Among those who left this world in 2007 were Lady Bird (Johnson), Tammy Faye
(Baker Messner) and Anna Nicole (Smith), three relatively small people who became larger than life enough to be recognized by their first names.

When they memorialized Luciano Pavarotti, I thought, ”We are lucky. We can still hear his special voice on recordings,” and that led me to think. “What are we, ourselves, leaving to this world when we pass?”

Very few things of note come to mind.

Because of my friend, Mike Pirtle, my children will have a few written comments to read one day. I made a cookbook once and gave it as gifts. Will that count? I don’t know that there are many home movies of me to show the great grandchildren. For most of us, memories will be our only legacy.

Could that be why the scrap-booking hobby has become such a phenomenon?
Because parents are trying to preserve moments and pass those down to future generations? Maybe so.

As my mother lay dying she asked me to find an old Band-Aid box in one of her drawers that had eight silver dollars in it _ one for each of her children _ and asked me to distribute them. She must have been thinking of this as her days were numbered, too.

Very few of us have the gifts of Pavarotti and I prefer not to have the legacy of
Anna Nicole and Tammy Faye. But what I’m leaving behind is definitely something I’ll be thinking about in the coming year.

There was also a very moving photograph and story on the Today Show website.
Click on “Photo of the Year” and see the photograph of Mary McHugh at her boyfriend’s grave in Arlington National Cemetery on Memorial Day.
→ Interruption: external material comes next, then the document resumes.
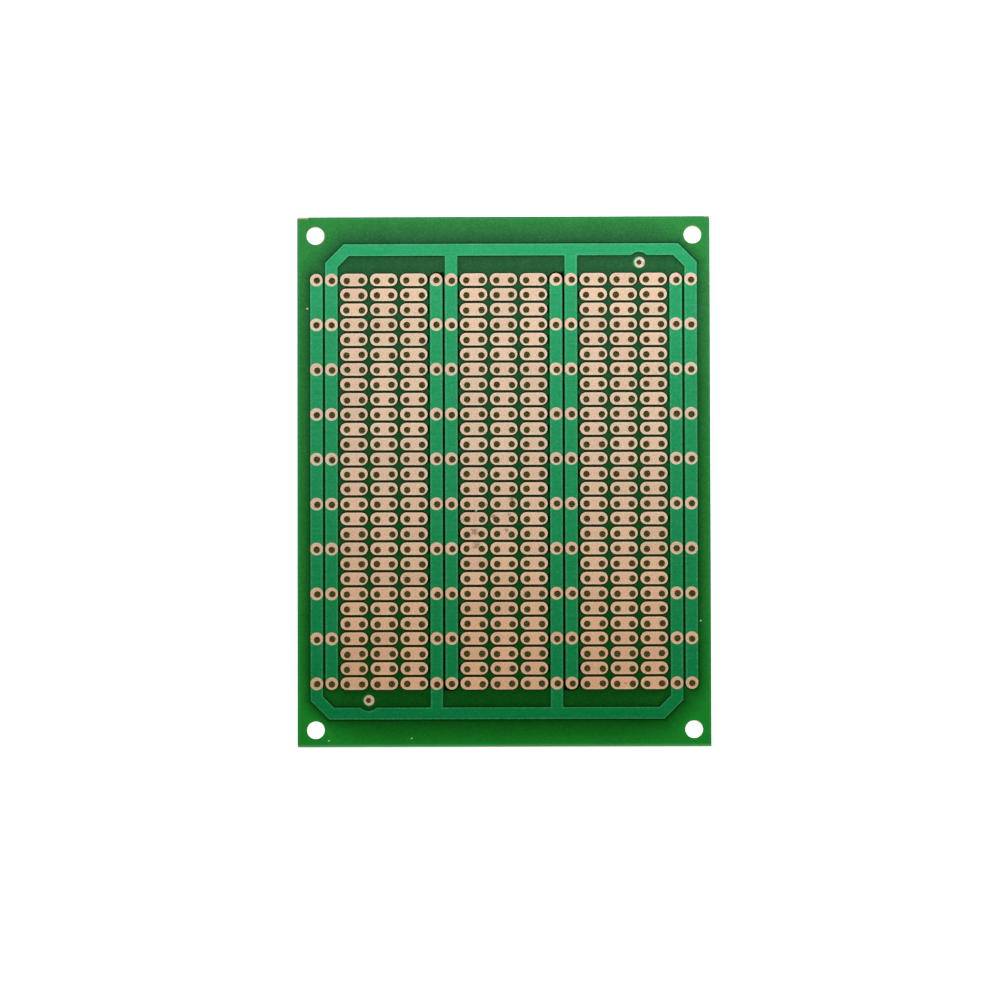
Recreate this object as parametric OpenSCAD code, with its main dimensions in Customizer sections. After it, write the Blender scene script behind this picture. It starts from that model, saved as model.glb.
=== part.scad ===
// Single-sided prototype board: glass-epoxy laminate, drilled on a 2.54 mm grid.
// Two comb-shaped bus bars interleave between blocks of two-hole link pads.
// Seen from above with the copper side up. The origin is under the board's middle.

/* [Board] */
// Width of the board, across the rails
board_w = 70; // [68:0.5:100]
// Length of the board, along the rails
board_l = 90; // [88:0.5:120]
// Thickness of the bare laminate
board_t = 1.6; // [0.8:0.1:2.4]

/* [Hole grid] */
// Distance between neighbouring holes, along and across
pitch = 2.54; // [2.2:0.01:2.54]
// Rows of holes
rows = 28; // [16:3:28]
// Rows from one hole in a rail to the next
tap_step = 3; // [1, 3, 9]
// Diameter of a drilled lead hole
lead_hole_d = 1; // [0.6:0.05:1.2]
// How far the lead and corner holes sit to the right of the copper pattern
drill_x = 0.08; // [-0.15:0.01:0.15]
// How far the lead and corner holes sit above the copper pattern, towards the top bar
drill_y = -0.14; // [-0.15:0.01:0.15]
// Furthest that a single lead hole drifts from there, as the drill bends on the glass weave
drill_drift = 0.08; // [0:0.01:0.1]

/* [Copper] */
// Thickness of the copper foil
copper_t = 0.035; // [0.018:0.001:0.07]
// Gap etched between neighbouring pads and rails
copper_gap = 0.44; // [0.3:0.01:0.6]
// Width of the cross bar that joins the rails of one comb
bar_w = 2; // [1.2:0.1:2.6]
// Pitches from the outer row of holes to the middle of the bar
bar_steps = 2; // [2:0.1:2.5]
// Pitches that the 45 degree corner takes off between the bar and an outer rail
corner_steps = 1; // [0.6:0.1:1.2]

/* [Tooling pads] */
// Diameter of the copper land round a tooling hole
tool_land_d = 2; // [1.6:0.05:2.2]
// Diameter of the tooling hole
tool_hole_d = 0.9; // [0.6:0.05:1.1]
// Distance from the outer column of holes in to the tooling hole
tool_in = 8.75; // [7:0.05:11]
// Distance from the outer row of holes out to the tooling hole
tool_out = 2.84; // [2.6:0.02:3.2]
// Laminate left bare of copper between a tooling land and the bar
tool_clear = 0.8; // [0.3:0.05:1]

/* [Mounting holes] */
// Diameter of the four corner holes
mount_d = 3; // [2:0.1:3.4]
// Distance from a corner hole's middle to both edges beside it
mount_edge = 3; // [2.5:0.05:3.5]

/* [Solder mask] */
// Thickness of the mask film
mask_t = 0.025; // [0.015:0.001:0.04]
// Hairline left between the film and the copper that it covers
film_gap = 0.002; // [0.001:0.001:0.004]
// Bare margin that a mask opening leaves round its pad
mask_margin = 0.05; // [0.045:0.005:0.08]
// Diameter of the mask opening over a tooling land
tool_open_d = 1.8; // [1.3:0.05:2]
// How far the tooling openings sit to the right of their lands
tool_open_x = 0.12; // [-0.15:0.01:0.15]
// Length of the longest chip out of the film at a cut corner
chip_l = 1.9; // [1:0.1:3]
// Depth of that chip, in from the edge
chip_depth = 0.3; // [0.1:0.05:0.5]

/* [Hidden] */
$fn = 48;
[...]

It’s hard to read the photographer’s blog with a dry eye.

The photographer, John Moore, tells the story of Mary and her fiancé, James
Regan, who graduated from Duke. Jimmy could have gone to Officer Candidate School, Wall Street or law school but chose to serve his country on the front lines by enlisting as an Army Ranger. He was deployed four times in the past three years and killed by a roadside bomb in Iraq in February.

Mary said, “We loved each other so much and ... we thought we had all the time in the world.” Like countless others in this war and in wars gone by, Jimmy’s life was sacrificed for our freedom.

Jimmy won’t have grandchildren to look at his scrapbook. Unlike Pavarotti, whose voice will be left to the world forever, he’ll be recorded in history in other ways ... as a man of honor who chose service over self; as a man whose story was read by thousands, as a tombstone at Arlington Cemetery.

No one will ever doubt there’s a legacy left behind by Jimmy Regan or his fellow soldiers. We all enjoy the luxuries of those sacrifices every hour of every day.

Mary and the rest of Jimmy’s family are left to deal with the pain and hurt, and no doubt pride. And we are blessed with our freedom that we should never take for granted on any single day.